Vitals: Open May to October; 17 sites; $10; vault toilets; fire pits; picnic tables; dogs allowed

Also Nearby:
Farewell Bend Campground
Near a great view of the Upper Rogue, this well-developed area has space for large trailers and RVs.
Mill Creek Campground
This secluded spot sits on the banks of Mill Creek about two miles from the Rogue River.

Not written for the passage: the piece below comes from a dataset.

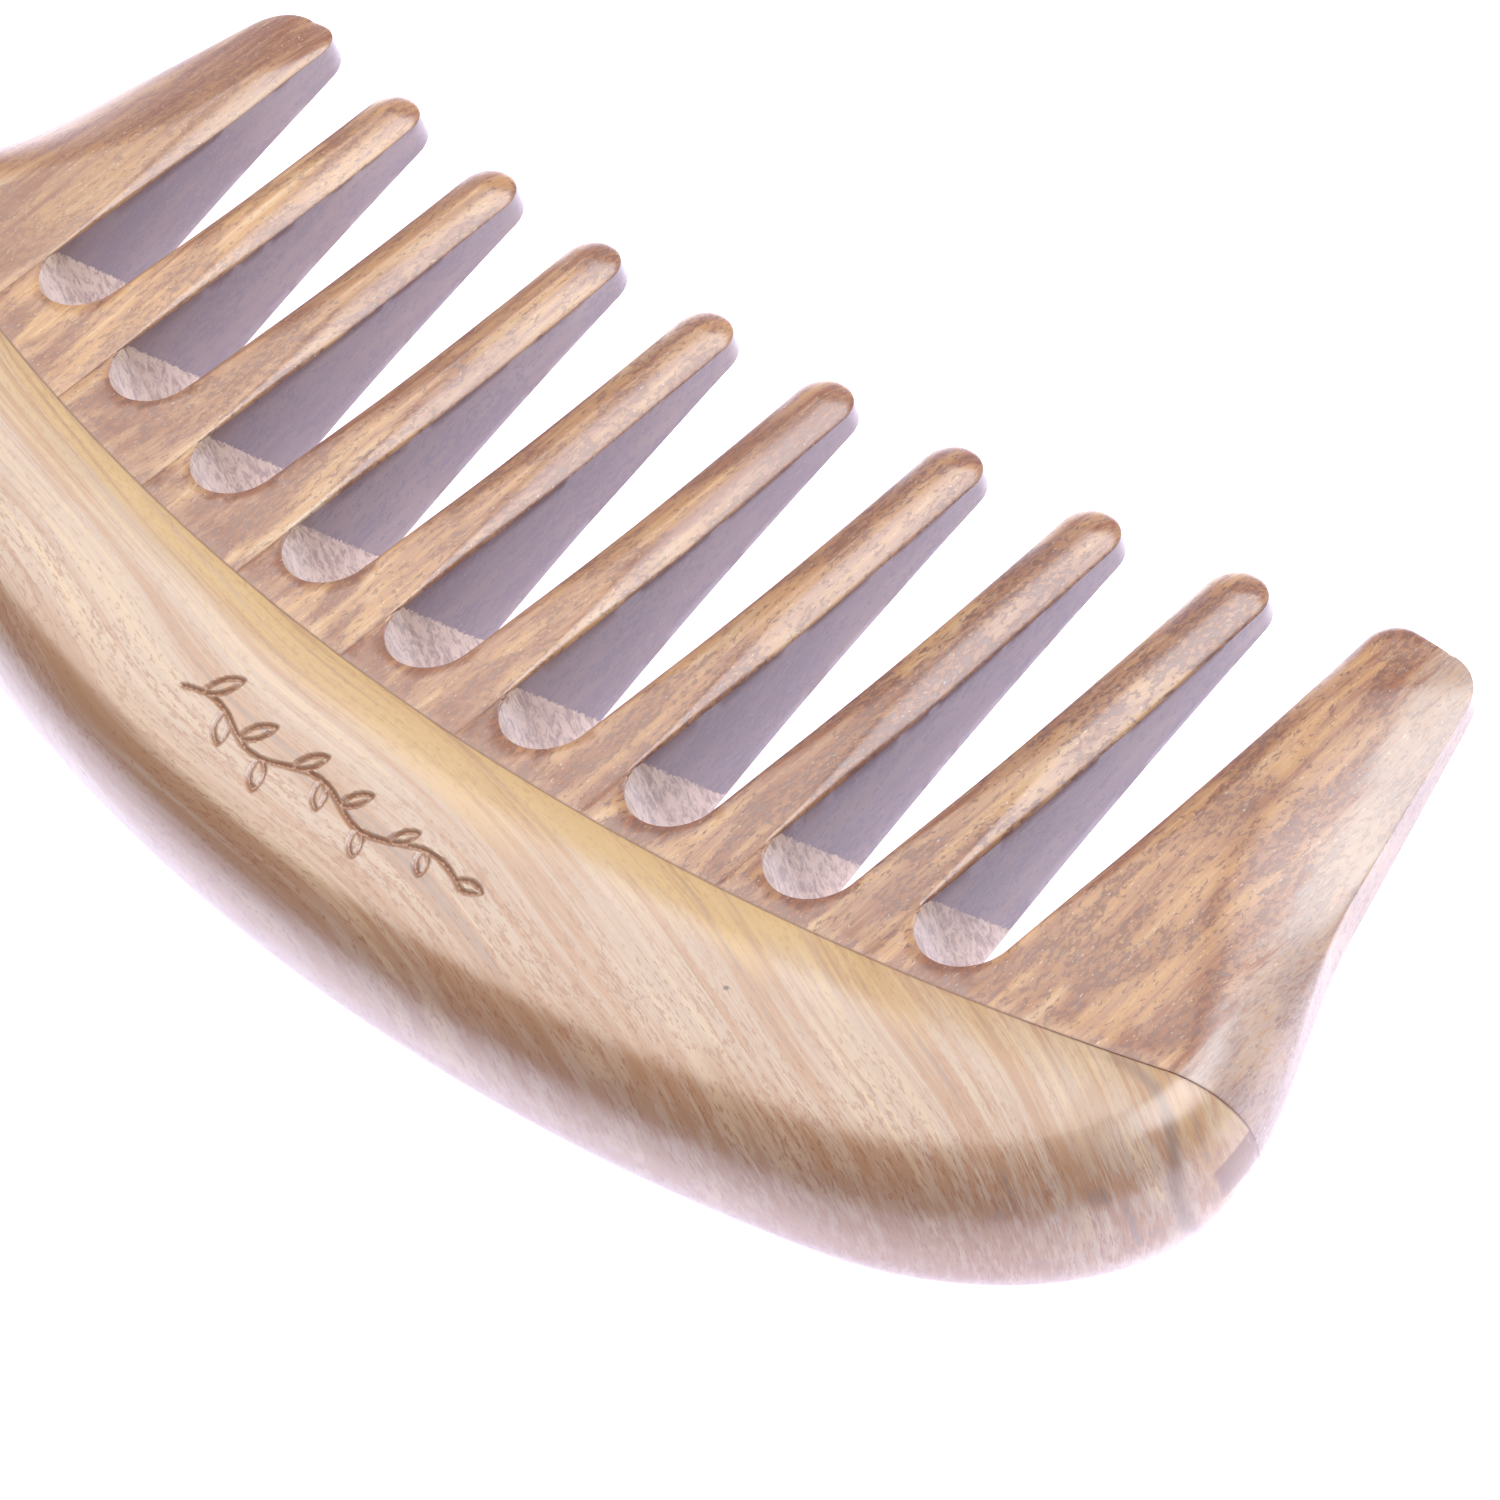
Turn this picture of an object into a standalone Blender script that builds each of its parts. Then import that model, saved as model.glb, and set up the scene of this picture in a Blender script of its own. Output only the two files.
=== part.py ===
"""Wide tooth comb: a crescent back and ten tooth staves glued edge to edge.

Frame: +X along the comb, +Y towards the tooth tips, +Z through the thickness.
The comb lies flat, with the lower crown of its back on Z = 0.
All lengths are in metres.
"""

import math

import bmesh
import bpy

# Teeth and slots
TOOTH_COUNT = 10
PITCH = 0.0130
SLOT_ROOT_WIDTH = 0.0076
SLOT_TIP_WIDTH = 0.0079
TIP_CORNER = 0.0024

# Arcs that bulge towards the back: middle in X, lowest point in Y, radius
OUTER_ARC = (0.0087, -0.03334, 0.196)
JOINT_ARC = (0.0055, -0.01434, 0.260)
SLOT_ARC = (0.0104, -0.01214, 0.222)
TIP_ARC = (-0.0060, 0.02706, 0.355)

# Outline of the right end; the left end mirrors it, a little higher and with a narrower guard
ARC_END_X = 0.0560
HEEL_X = 0.0774
HEEL_Y = -0.00774
WAIST_X = 0.0704
WAIST_Y = 0.01296
GUARD_TIP_X = 0.0650
LEFT_END_RISE = 0.0020
LEFT_GUARD_INSET = 0.0016

# Lengths of the handles that round the end: off the arc, into and out of the heel, into the waist
ARC_HANDLE = 0.012
HEEL_HANDLE_BELOW = 0.009
HEEL_HANDLE_ABOVE = 0.008
WAIST_HANDLE = 0.008

# Thickness, as half heights above the middle plane of the comb
HALF_CROWN = 0.0069
HALF_JOINT = 0.0061
HALF_SLOT = 0.0058
HALF_TIP = 0.0016
CREST_INSET = 0.0036
RIM_ROUND = 0.0048
TOOTH_LENGTH = 0.0400

# Tongue of the staves in the groove of the back
TONGUE_DEPTH = 0.0040
TONGUE_HALF = 0.0016

# Room between neighbouring solids
GLUE_GAP = 0.0003

# Corners closer than this are one corner, and edges flatter than this angle (radians) are dropped
WELD_DISTANCE = 0.000001
FLAT_ANGLE = 0.001
SCREW_WELD = 0.00001

# Edges of an outline's extrusion sharper than this many degrees are rounded
RIM_LEAST_ANGLE = 60.0

# How finely round shapes are divided
ARC_STEPS = 40
FOOT_STEPS = 8
CORNER_STEPS = 5
SLOT_STEPS = 12
END_STEPS = 10
RIM_SEGMENTS = 5
RING_STEPS = 240

# Cutters and blanks reach past what they cut or what trims them
OVERRUN = 0.004
STAVE_OVERHEIGHT = 0.001
JOINT_CUTTER_TOP = 0.030
GROOVE_CUTTER_TOP = 0.031
BLANK_TOP = 0.045
ENVELOPE_REACH = 0.030
ENVELOPE_END = 0.010
STEPS_ABOVE_HEEL = 6

# Plain finishes; neighbouring staves differ a little
BACK_COLOUR = (0.42, 0.22, 0.08)
BACK_ROUGHNESS = 0.38
STAVE_COLOUR = (0.22, 0.09, 0.04)
STAVE_ROUGHNESS = 0.40
STAVE_SHADES = (0.85, 1.0, 1.15)

STAVE_NAMES = (
    ["left_guard_tooth"]
    + [f"tooth_{number}" for number in range(1, TOOTH_COUNT - 1)]
    + ["right_guard_tooth"]
)
GUARDS = (0, TOOTH_COUNT - 1)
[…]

Sky Lakes Wilderness (Backpacking)

Drive time: 6 hours
Hike: Varies

DESIGNATED AS a wilderness area by Congress in 1984, Sky Lakes Wilderness, near Klamath Falls, is a 100,000-plus-acre swath of Southern Oregon outback jam-packed with the very best scenery Mother Nature has to offer: a series of peaks dips into three glacial-lake basins full of cliffs, creeks, springs, sparkling pools, massive lakes, open forests, and grassy meadows. Eighty-two miles of trail crisscross the eastern portion of the area, so hikers can bite off as big (or small) a chunk as they please. Ambitious types might hike from the Sevenmile trailhead outside Fort Klamath, through the Seven Lakes Basin, and over the craggy shoulder of Devil’s Peak (just drop off a shuttle vehicle at the Cherry Creek trailhead first). The steep elevation gain may have your quads complaining, but it also means you’ll have those high alpine views to yourself.